Instinct brain took control again and had me shout “Go. Go away.”

Bear just stood there, staring dumbly at me. So instinct brain kicked off another grand idea - treat the big mammal like a foreigner who has just landed in America and doesn’t know a word of English. I yelled “go away” even louder. But cranking up the volume did nothing to improve bear’s comprehension, and he just kept looking at me. And the 20-gauge I had pointed towards his face meant nothing to him either. I didn’t want to pull the trigger. With my luck, a load of 6s would just put him in a bad mood. And so far, he seemed more dumbfounded than irritated.

Meanwhile, instinct brain, now grasping at straws, made my body slowly rise from my turkey hunting stool. This movement finally kicked bear into action and the next thing I know, he had swung his enormous rump around and galloped off in the other direction. Thank God, because instinct brain hadn’t let me in on what my next move would be.

I shakily gathered up my calls, Thermocell and other odds and ends and headed back to the camper. No point in hanging around. The gobbler, not knowing about the bear, was likely confused by the mixed messages I sent (Come here. No, go away!). I could just see him nervously flicking his wings before he changed directions, too.

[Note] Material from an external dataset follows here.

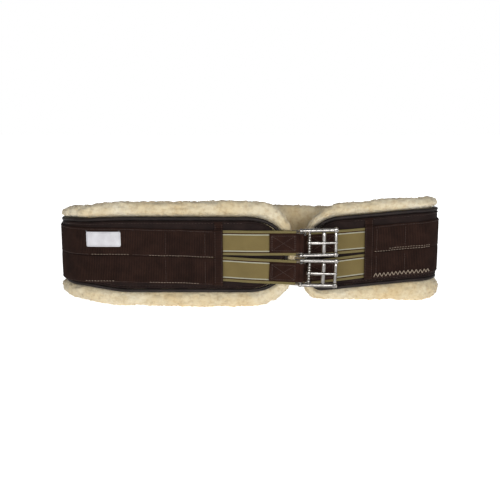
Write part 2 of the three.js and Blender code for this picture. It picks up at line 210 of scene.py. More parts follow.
def rings_object(name, rings, sv=None, closed=False, caps=True):
    """rings: (rows, cols, 3) in mm. The end rings are closed with a fan."""
    rows, cols = rings.shape[:2]
    verts = rings.reshape(-1, 3)
    faces = grid_faces(rows, cols, True, closed).tolist()
    svs = None if sv is None else sv.reshape(-1, sv.shape[-1])
    if not closed and caps:
        n = len(verts)
        verts = np.vstack([verts, rings[0].mean(0), rings[-1].mean(0)])
        if svs is not None:
            svs = np.vstack([svs, sv[0].mean(0), sv[-1].mean(0)])
        last = (rows - 1) * cols
        for i in range(cols):
            j = (i + 1) % cols
            faces.append((n, j, i))
            faces.append((n + 1, last + i, last + j))
    return new_object(name, verts, faces, True, svs)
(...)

I’ve hunted the same property for eight years now, the same family land that my husband grew up roaming around. Unfortunately, that could come to an end this year. While I probably won’t kill a turkey this spring, I’ve had an experience that I will never forget. And I wouldn’t trade that for anything.

Comments (1) May 04 2009


Coyote Poop and a “Henervention” at Hunt Camp

Posted: under Hunting.
Tags: Coyotes, Gobblers, Hens, Turkey Hunting, wild turkeys

If I was psychic, I might have understood the meaning behind the fecal calling card left by a coyote on the wooden platform we use to step into our camper. Being in a glass-half-full mood, I decided it was meant to warmly express “welcome to hunt camp!” While setting up camp for our inaugural adventure of the 2009 turkey season, we also ran across evidence a hen had stopped by to leave her salutation as well. So had the deer. Okay. So maybe this wasn’t the work of a greeting committee. Instead, our camp site had become a wildlife doo doo station.

Seeing turkey sign was actually good, though, since that was the quarry my husband Wes and I were after. And where there are hens, there are gobblers. So I set up on Saturday morning with great expectations. I had killed many a gobbler from where I sat and was feeling pretty confident. As dawn began to break, it was like God had turned up the volume. Every bird residing in mid-Georgia began to make a racket. I heard pileated woodpeckers. Canada geese. Barred owls. Blue Jays. Crows. A red-tailed hawk. Wood ducks. And songbirds of every stripe. But not a single gobble. Nary a yelp, cluck or fly down cackle. That figures. They poop near my crib and then won’t talk to me.

The next morning, I set up in the same place. Except instead of a bluebird day, there was a far off storm making some noise and sending up fireworks. It had started to gently rain and as I debated whether I should stay or go, I heard it. Music to my ears. The gobble of the wild turkey. Like little kids who wet their pants because they’re having too much fun to quit, I settled in for the show.

Fortunately the storm was short lived but the gobbling wasn’t. I threw out a sexy series of yelps and clucks and that’s when it happened. The henervention. This situation is much like an intervention. Except the hen, in no uncertain terms, yelps back “kiss my tailfeathers” before she stalks off to intercept the gobbler. So, I’m sitting there, like a fool, listening to the gobbler as he moves farther away. Oh well. It was time to go and anyway, I really was about to wet my pants.

There’s always next weekend, I told myself. But it feels like waiting for recess when you’re a second grader in math class. But maybe that’s what I love about turkey hunting. It brings out the kid in me.